Unlocking In-Context Learning for Natural Datasets Beyond Language Modelling
Jelena Bratulić, Sudhanshu Mittal, David T. Hoffmann, Samuel Böhm, Robin Tibor Schirrmeister, Tonio Ball, Christian Rupprecht, Thomas Brox
TL;DR
The paper tackles how In-Context Learning (ICL) can emerge beyond language in transformer models by examining the learning dynamics of induction heads. It shows that enforcing exact token copies in training sequences (instCopy) simplifies the look-up function and promotes the formation of the previous-token head, enabling ICL across visual datasets and EEG—conditions under which ICL was previously unstable or absent. The study also reveals that making the In-Weight Learning (IWL) task sufficiently challenging (via more classes or label noise, or instance discrimination) promotes ICL, highlighting a crucial ICL/IWL interplay. Collectively, these findings broaden ICL applicability to noisy real-world modalities, enabling rapid adaptation to new visual and EEG tasks without weight updates, with implications for cross-domain generalization and real-time brain-computer interfaces.
Abstract
Large Language Models (LLMs) exhibit In-Context Learning (ICL), which enables the model to perform new tasks conditioning only on the examples provided in the context without updating the model's weights.

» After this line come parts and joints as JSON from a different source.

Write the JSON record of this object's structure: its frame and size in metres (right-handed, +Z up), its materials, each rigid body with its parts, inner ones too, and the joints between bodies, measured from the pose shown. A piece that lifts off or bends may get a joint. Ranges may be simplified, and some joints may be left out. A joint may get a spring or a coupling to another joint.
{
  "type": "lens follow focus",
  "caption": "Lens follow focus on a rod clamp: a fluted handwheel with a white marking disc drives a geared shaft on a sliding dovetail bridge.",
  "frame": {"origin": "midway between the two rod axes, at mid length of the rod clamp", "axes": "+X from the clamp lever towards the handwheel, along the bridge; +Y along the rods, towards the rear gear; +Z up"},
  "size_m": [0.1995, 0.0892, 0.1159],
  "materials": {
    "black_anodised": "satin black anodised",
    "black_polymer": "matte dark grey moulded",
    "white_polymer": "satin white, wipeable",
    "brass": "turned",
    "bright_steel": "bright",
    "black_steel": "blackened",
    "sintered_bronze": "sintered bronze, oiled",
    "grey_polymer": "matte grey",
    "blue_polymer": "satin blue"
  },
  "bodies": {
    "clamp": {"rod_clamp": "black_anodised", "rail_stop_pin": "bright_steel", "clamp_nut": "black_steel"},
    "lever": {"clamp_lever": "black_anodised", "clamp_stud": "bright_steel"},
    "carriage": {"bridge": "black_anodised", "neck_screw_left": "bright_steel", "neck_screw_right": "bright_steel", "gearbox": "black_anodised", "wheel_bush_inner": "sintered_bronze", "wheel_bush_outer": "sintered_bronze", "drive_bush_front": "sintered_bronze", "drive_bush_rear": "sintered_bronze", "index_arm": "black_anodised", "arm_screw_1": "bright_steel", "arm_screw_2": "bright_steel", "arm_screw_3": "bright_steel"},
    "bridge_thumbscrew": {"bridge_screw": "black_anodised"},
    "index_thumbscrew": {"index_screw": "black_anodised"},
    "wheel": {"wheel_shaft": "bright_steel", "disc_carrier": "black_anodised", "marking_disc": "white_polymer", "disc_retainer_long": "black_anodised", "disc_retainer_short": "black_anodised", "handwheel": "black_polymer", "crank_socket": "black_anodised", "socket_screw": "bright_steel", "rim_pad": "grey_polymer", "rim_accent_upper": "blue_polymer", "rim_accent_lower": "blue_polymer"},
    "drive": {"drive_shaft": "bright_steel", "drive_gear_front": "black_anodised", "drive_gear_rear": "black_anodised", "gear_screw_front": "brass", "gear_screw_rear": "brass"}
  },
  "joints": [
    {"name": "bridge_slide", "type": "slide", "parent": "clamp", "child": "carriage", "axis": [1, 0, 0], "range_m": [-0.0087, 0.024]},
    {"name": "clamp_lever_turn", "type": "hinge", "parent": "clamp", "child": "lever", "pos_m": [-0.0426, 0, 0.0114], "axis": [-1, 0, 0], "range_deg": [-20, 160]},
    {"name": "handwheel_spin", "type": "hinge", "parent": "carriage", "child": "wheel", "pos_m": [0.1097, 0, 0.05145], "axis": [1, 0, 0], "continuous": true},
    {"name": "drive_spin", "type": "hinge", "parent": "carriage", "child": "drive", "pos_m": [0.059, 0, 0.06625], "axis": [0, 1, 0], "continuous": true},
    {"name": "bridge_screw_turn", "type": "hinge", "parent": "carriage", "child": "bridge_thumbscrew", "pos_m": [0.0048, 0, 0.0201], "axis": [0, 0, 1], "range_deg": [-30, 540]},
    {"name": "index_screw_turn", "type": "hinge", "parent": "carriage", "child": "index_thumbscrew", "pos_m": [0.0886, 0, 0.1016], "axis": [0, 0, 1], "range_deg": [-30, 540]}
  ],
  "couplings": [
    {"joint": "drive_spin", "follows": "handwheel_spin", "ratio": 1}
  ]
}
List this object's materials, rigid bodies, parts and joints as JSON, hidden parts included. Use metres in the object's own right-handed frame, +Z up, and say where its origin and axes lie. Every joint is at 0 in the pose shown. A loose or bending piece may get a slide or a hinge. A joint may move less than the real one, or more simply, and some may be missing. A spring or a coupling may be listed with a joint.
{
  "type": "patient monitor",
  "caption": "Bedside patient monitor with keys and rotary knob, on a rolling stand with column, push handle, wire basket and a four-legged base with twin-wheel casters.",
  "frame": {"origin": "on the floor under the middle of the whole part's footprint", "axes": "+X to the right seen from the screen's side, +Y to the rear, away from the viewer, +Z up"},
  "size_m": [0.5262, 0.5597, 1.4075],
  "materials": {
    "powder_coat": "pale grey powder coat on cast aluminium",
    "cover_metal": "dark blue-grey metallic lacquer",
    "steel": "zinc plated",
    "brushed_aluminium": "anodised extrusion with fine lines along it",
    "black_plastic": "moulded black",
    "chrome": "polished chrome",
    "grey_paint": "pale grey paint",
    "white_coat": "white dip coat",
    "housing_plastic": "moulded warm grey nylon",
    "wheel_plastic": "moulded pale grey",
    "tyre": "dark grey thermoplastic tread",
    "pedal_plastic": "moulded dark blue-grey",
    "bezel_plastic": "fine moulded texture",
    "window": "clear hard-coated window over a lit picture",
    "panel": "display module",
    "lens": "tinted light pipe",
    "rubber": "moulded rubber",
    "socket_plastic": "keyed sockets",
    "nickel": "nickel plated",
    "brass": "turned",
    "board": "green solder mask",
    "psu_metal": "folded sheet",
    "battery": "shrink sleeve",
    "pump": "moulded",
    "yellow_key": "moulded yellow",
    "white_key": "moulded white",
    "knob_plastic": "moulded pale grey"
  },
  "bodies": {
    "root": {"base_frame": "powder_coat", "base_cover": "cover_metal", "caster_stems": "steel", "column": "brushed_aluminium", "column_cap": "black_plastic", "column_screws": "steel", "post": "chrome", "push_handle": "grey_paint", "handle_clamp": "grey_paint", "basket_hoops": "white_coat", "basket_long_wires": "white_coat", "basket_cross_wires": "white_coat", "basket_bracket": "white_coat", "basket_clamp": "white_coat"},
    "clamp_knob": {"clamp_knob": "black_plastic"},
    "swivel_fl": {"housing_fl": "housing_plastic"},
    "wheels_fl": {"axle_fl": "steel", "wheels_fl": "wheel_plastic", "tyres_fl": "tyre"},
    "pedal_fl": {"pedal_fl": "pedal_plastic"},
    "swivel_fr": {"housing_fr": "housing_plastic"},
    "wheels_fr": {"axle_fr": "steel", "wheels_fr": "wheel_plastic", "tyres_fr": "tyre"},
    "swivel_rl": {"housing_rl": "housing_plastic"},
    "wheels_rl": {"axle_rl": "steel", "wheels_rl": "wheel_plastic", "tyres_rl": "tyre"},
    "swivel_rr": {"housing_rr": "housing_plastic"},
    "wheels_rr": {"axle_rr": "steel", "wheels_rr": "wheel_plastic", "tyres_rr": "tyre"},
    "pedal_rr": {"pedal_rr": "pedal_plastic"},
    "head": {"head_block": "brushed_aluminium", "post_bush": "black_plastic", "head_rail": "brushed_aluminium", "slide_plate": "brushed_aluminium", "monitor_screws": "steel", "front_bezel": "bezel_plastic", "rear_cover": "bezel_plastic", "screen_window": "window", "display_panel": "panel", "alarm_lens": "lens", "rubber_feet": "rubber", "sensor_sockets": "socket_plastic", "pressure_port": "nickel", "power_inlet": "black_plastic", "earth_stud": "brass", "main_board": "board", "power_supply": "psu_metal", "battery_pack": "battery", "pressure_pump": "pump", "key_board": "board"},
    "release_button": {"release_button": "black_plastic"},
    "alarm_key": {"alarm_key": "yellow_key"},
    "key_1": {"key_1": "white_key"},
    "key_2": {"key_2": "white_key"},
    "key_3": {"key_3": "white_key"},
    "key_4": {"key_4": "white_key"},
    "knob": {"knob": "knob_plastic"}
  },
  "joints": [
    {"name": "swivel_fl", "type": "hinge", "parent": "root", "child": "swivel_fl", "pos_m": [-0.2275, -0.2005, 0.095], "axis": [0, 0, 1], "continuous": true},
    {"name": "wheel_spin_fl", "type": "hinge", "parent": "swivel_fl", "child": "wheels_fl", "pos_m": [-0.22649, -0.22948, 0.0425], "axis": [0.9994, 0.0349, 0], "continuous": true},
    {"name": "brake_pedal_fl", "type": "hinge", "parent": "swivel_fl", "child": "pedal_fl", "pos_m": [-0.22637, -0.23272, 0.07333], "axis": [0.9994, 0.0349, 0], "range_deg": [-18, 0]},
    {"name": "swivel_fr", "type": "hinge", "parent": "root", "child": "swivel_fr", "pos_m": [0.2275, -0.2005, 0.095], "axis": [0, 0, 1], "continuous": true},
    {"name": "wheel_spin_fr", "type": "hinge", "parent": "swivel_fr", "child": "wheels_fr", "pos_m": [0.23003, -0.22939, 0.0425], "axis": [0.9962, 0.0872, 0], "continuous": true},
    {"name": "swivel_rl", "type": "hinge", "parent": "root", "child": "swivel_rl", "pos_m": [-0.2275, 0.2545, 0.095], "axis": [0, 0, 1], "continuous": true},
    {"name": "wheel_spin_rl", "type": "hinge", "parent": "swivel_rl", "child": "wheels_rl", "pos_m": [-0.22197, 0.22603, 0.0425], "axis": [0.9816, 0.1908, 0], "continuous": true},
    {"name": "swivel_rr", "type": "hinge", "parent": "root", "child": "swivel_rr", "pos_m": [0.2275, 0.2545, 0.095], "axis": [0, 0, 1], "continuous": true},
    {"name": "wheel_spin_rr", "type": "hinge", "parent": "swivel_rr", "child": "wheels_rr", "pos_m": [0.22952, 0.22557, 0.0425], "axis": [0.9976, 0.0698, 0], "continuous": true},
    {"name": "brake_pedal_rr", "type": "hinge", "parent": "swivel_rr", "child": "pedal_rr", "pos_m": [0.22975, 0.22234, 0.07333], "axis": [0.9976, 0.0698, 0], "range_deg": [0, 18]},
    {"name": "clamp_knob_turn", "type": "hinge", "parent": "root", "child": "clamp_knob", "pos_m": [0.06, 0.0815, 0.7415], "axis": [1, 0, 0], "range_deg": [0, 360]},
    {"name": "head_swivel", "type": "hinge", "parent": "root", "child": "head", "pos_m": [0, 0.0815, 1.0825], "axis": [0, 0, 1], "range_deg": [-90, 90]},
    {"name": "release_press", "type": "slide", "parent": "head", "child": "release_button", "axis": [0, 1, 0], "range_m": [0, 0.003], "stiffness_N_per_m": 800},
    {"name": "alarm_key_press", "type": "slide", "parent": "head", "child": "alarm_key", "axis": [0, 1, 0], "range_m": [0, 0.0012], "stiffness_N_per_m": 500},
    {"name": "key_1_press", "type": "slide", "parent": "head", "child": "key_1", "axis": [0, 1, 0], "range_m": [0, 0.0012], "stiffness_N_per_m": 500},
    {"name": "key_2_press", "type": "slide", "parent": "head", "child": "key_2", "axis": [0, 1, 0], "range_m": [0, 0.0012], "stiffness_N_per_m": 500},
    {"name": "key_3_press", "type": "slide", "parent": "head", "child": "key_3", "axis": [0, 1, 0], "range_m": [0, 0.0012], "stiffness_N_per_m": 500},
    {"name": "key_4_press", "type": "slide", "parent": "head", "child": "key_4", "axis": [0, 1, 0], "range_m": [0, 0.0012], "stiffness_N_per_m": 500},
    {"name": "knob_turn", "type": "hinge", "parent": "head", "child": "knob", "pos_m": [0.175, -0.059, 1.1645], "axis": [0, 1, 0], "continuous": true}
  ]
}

While ICL offers fast adaptation across natural language tasks and domains, its emergence is less straightforward for modalities beyond text. In this work, we systematically uncover properties present in LLMs that support the emergence of ICL for autoregressive models and various modalities by promoting the learning of the needed mechanisms for ICL. We identify exact token repetitions in the training data sequences as an important factor for ICL. Such repetitions further improve stability and reduce transiency in ICL performance. Moreover, we emphasise the significance of training task difficulty for the emergence of ICL. Finally, by applying our novel insights on ICL emergence, we unlock ICL capabilities for various visual datasets and a more challenging EEG classification task.